*Material provided*.
--- start ---
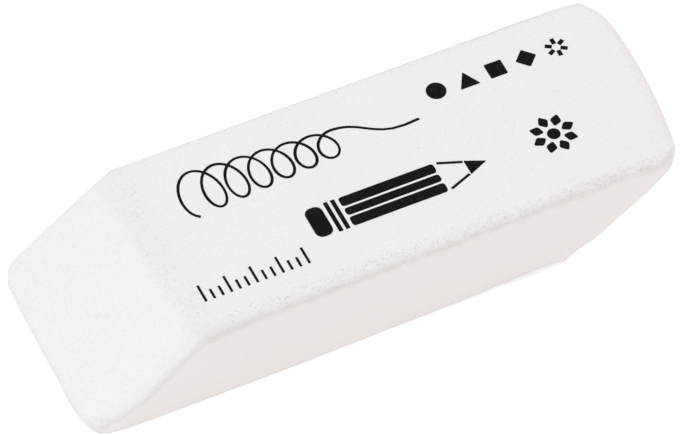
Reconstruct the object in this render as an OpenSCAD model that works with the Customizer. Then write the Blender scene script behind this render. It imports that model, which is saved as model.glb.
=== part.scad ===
// Bevelled block eraser of white vinyl.
// One solid block lying on its broad face. Seen from the long side it is a
// parallelogram: both ends lean the same way, so each end has one thin nose for
// fine work and one blunt shoulder. The ends are slightly bowed and every edge
// is eased. X runs along the block, Y across it, Z up. The origin is the middle
// of the base face.

/* [Block] */
// Overall length from nose to nose
body_l = 60; // [40:0.5:80]
// Width across the block
body_w = 20; // [14:0.5:26]
// Thickness of the block
body_h = 11; // [8:0.5:14]
// How far each slanted end leans over the thickness
end_lean = 12.5; // [8:0.5:16]
// How far the middle of each end stands proud of its corners
end_bow = 0.9; // [0.4:0.1:1.2]

/* [Edges] */
// Radius of the two thin noses
nose_r = 1; // [0.6:0.1:1.6]
// Radius of the two blunt shoulders
shoulder_r = 3; // [1.5:0.1:4]
// Radius of the long edges at the top
top_edge_r = 1.2; // [0.6:0.1:1.6]
// Radius of the long edges at the bottom
bottom_edge_r = 0.6; // [0.4:0.1:1]
// Radius of the four edges that run down the slanted ends
slope_edge_r = 1; // [0.6:0.1:1.6]
// Radius of the nose corners seen from above
nose_corner_r = 2.5; // [1.2:0.1:3.5]

/* [Hidden] */
$fn = 96;
// angle between the slanted end and the base
bevel = atan2(body_h, end_lean);
// what a rounded nose loses against a sharp one, along X
nose_loss = nose_r / tan(bevel / 2) - nose_r;
// radius of the bow seen from above, at the nose
bow_r = (pow(body_w / 2, 2) + pow(end_bow, 2)) / (2 * end_bow);
// radius out to the sharp nose, and the place of the bow's axis
rim_r = bow_r + nose_loss;
axis_x = rim_r - nose_loss - body_l / 2;
// half the length of the sharp block, and the same square to the slant
sharp_half = (body_l - end_lean) / 2 + nose_loss;
square_half = sharp_half * sin(bevel);
// gap that keeps the end planes of the outlines off the bowed ends
ease = 0.03;

// Point at the given distance from p towards q
function toward(p, q, dist) = p + dist * (q - p) / norm(q - p);

// Inner angle at corner p between the neighbours a and b
function corner_angle(a, p, b) =
    acos(((a - p) * (b - p)) / (norm(a - p) * norm(b - p)));

// Centre of the circle of radius r that touches both edges at corner p
function corner_centre(a, p, b, r) =
    let (half = corner_angle(a, p, b) / 2)
    let (u = (a - p) / norm(a - p) + (b - p) / norm(b - p))
    p + u / norm(u) * r / sin(half);

// Polygon with a true arc at each corner whose radius in rad is above zero
module rounded_polygon(pts, rad) {
    n = len(pts);
    polygon([for (i = [0 : n - 1])
        let (a = pts[(i + n - 1) % n], b = pts[(i + 1) % n])
        let (cut = rad[i] / tan(corner_angle(a, pts[i], b) / 2))
        each rad[i] > 0
            ? [toward(pts[i], a, cut), toward(pts[i], b, cut)]
            : [pts[i]]]);
    for (i = [0 : n - 1])
        if (rad[i] > 0)
            translate(corner_centre(pts[(i + n - 1) % n], pts[i], pts[(i + 1) % n], rad[i]))
                circle(r = rad[i]);
}

// Half section of a broad disc whose rim is one slanted end: nose below,
// shoulder above, both rounded
module rim_section() {
    rounded_polygon(
        [[0, 0], [rim_r, 0], [rim_r - end_lean, body_h], [0, body_h]],
        [0, nose_r, shoulder_r, 0]);
}

// The disc that bows the left end
module end_disc() {
    translate([axis_x, 0, 0])
        rotate_extrude($fn = 360)
            rim_section();
}

// End view: rectangle with eased long edges
module cross_profile() {
    w = body_w / 2;
    rounded_polygon(
        [[-w, 0], [w, 0], [w, body_h], [-w, body_h]],
        [bottom_edge_r, bottom_edge_r, top_edge_r, top_edge_r]);
}

// Outline with straight sides and corners eased into a bow of radius bow,
// whose middle lies at half from the centre
module eased_outline(half, bow, corner) {
    w = body_w / 2;
    ox = half + ease - bow;
    // centre of the corner circle that touches the bow and the side
    cy = w - corner;
    cx = ox + sqrt(pow(bow - corner, 2) - cy * cy);
    // slope of the line that touches bow and corner circle, and its two ends
    lean = cy / (cx - ox);
    tip = ox + bow * sqrt(1 + lean * lean);
    side = tip - w * lean;
    rounded_polygon(
        [[-tip, 0], [-side, -w], [side, -w], [tip, 0], [side, w], [-side, w]],
        [0, corner, corner, 0, corner, corner]);
}

// The block is what the bowed ends and the views from the end, from above and
// down the slant have in common
module eraser() {
    color([0.95, 0.94, 0.93])
        intersection() {
            end_disc();
            translate([0, 0, body_h])
                rotate([0, 180, 0])
                    end_disc();
            translate([-body_l, 0, 0])
                rotate([90, 0, 90])
                    linear_extrude(height = 2 * body_l)
                        cross_profile();
            translate([0, 0, -body_h])
                linear_extrude(height = 3 * body_h)
                    eased_outline(body_l / 2, bow_r, nose_corner_r);
            translate([0, 0, body_h / 2])
                rotate([0, 90 - bevel, 0])
                    linear_extrude(height = 2 * body_l, center = true)
                        eased_outline(square_half, bow_r / sin(bevel), slope_edge_r);
        }
}

eraser();
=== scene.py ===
import math

import bmesh
import bpy
from mathutils import Matrix, Vector, noise


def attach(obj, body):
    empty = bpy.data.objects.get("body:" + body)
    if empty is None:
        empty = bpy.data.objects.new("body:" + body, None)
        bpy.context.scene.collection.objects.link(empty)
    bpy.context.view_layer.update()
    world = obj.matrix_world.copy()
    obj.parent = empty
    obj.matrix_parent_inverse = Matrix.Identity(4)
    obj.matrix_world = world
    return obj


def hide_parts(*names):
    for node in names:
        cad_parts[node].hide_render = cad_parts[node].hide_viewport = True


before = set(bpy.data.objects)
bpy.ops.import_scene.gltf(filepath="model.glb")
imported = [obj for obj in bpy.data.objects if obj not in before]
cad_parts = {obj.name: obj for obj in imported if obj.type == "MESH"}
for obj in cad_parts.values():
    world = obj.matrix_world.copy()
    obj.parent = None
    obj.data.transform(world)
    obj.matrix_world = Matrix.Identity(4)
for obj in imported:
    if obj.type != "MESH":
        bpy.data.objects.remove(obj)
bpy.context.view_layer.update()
MM = 0.001

# Sizes of the block, in millimetres, as the solid has them
LENGTH = 60.0
WIDTH = 20.0
HEIGHT = 11.0
LEAN = 12.5
BOW = 0.9
NOSE_R = 1.0
TOP_R = 1.2
SLOPE_R = 1.0
BOTTOM_R = 0.6
BEVEL = math.atan2(HEIGHT, LEAN)
SIN, COS = math.sin(BEVEL), math.cos(BEVEL)
SHARP_HALF = (LENGTH - LEAN) / 2 + NOSE_R / math.tan(BEVEL / 2) - NOSE_R
# from the middle of the block to the plane of each end, square to the slant
END_PLANE = SHARP_HALF * SIN

# Radii of the near edges as use has left them: soft at the thin nose, even
# further up the slant, and still crisp at the foot and the undercut
SOFT_R = 2.6
EVEN_R = 0.6
CRISP_R = 0.3

# Size of the small cells that make up the block's skin, how far wear lets
# the whole skin sink, and where the skin belongs to the near side's edges
CELL = 0.23
SINK = 0.02
NEAR_Y = -7.5

# Brightness of the floor, its glow to the eye, the world and the two lamps
FLOOR_WHITE = 0.86
FLOOR_GLOW = 0.40
WORLD_LIGHT = 0.92
KEY_WATT = 1.0
FILL_WATT = 0.2

# Height in metres of the point in the block's middle that the lamps look at
LAMP_AIM = 0.005

# The photograph's size in pixels, and the camera's sensor in millimetres
PHOTO_W, PHOTO_H = 680, 435
SENSOR = 36

# Screen colours, 0 to 255
TOP_DULL = (243.8, 239.8, 238.9)
TOP_CLEAR = (245.5, 241.5, 240.7)
# a little darker near the slanted ends
TOP_NEAR_ENDS = (236, 231, 230)
# lighter on the slanted ends: painted light
END_FACE_LIT = (245.3, 244.5, 242.6)
# the cut sides, a little darker and warmer: partly the cut's own tone, partly painted shade
CUT_FACE_TONE_AND_SHADE = (242.7, 237.5, 234.6)
MOTTLE = (226, 221.5, 219)
SPECK = (205, 198, 193)
# painted shade on the border between rim and cut
CREASE_SHADE = (206, 200, 195)
INK_FULL = (17, 15, 13)
INK_THIN = (33, 30, 28)

# Heights between which the ink lies on the top, in millimetres
INK_LOW = HEIGHT - 0.06
INK_HIGH = HEIGHT - 0.004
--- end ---
*Task directions*. Among the lines above, count those containing the word "data" and give nothing but the result.

*Task solution*. 6